In other words, if we deflate GDP by using the GDP deflator which is defined as the percent change in the price of a basket of goods weighted by the share of total production they represented in a given time period, we will measure zero RGDP growth so long as the economy remains along the same production possibility frontier $Q(x_1, x_2, \ldots, x_n) = 0$. The results hold true in autarky as well as in an environment of free trade, so in this sense free trade does not lead to "more growth", at least not due to the effects present in Heckscher-Ohlin.

We can get away from this result if we choose to deflate nominal GDP by an alternative measure, but I think this should be enough illustration that you should be thinking about the welfare effects of trade and not about the "growth" effects. If you do come up with an appropriate notion of CPI inflation in a model, it will most likely be a "cost of living index" of the kind you find in Dixit-Stiglitz type models, so you will still indirectly be measuring welfare. The basic proof of the first welfare theorem carries over to the case of international free trade vs autarky, so under the usual assumptions (locally nonsatiated preferences and such) free trade outcomes are Pareto optimal, whereas autarky outcomes are in general not Pareto optimal.

It's important here to distinguish two questions about trade and growth:

1. Suppose a country which has been in equilibrium in a state of autarky opens itself to trade, with consequent specialisation in production of goods in which it has a comparative advantage. In moving to a new static equilibrium in which it achieves all the gains from trade that are available to it at the time of opening itself to trade, does it experience growth?
2. Having achieved all available gains from trade as in 1 above, will the country be better placed than it was while in a state of autarky to achieve growth via capital accumulation and technical progress?
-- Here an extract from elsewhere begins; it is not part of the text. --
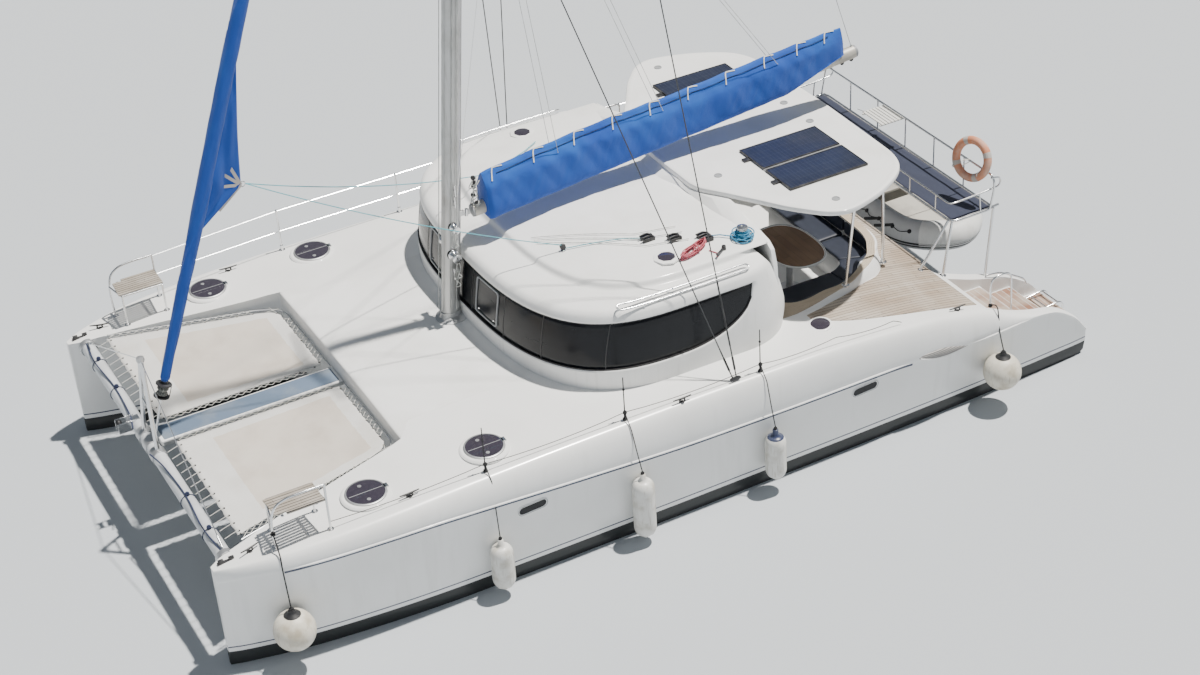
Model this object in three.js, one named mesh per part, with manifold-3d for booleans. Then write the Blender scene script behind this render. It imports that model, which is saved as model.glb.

As explained in Starfall's answer, question 1 raises the issue of how growth in real GDP should be measured when, as a consequence of exploiting the gains from trade, the composition of the country's output is changing; hence in that context it may be helpful to focus on the effects of trade and specialisation not on growth but on welfare.

The answer to question 2 is that the country will not necessarily be better placed to achieve growth via capital accumulation and technical progress. Consider Ricardo's example in which (c 1800) England has a comparative advantage in cloth and Portugal a comparative advantage in wine. I make no claim here to historical accuracy, but consider a scenario in which, facilitated by trade, England specialised in cloth and Portugal in wine. In static terms, such specialisation could benefit both countries: England could import wine more cheaply than it could produce it itself, and similarly for Portugal and cloth. But what would be likely to happen then? The production of cloth would offer plenty of scope for cost reductions through investment in labour-saving machinery, enabling England to achieve growth. The opportunities for cost reductions in the production of wine would probably be more limited (mechanical grape-harvesting being well beyond the technological possibilities of the time). So although both countries could benefit from trade in static terms, the dynamic effects on subsequent growth would probably be quite different. It is even possible that, if Portugal were to abandon cloth production in order to specialise in wine, it would in the long run be worse off than if it had maintained cloth production and thus an opportunity to benefit from investment to reduce costs.

Whatever may be said about this particular example, the general point is that some goods offer more scope than others for cost reductions (and quality improvements) through investment and technical progress. Specialisation in the former is likely to facilitate growth, while specialisation in the latter may not do so.

Addendum. Have now found the source where I first encountered this argument: Robinson (1974) Reflections on the Theory of International Trade p 6.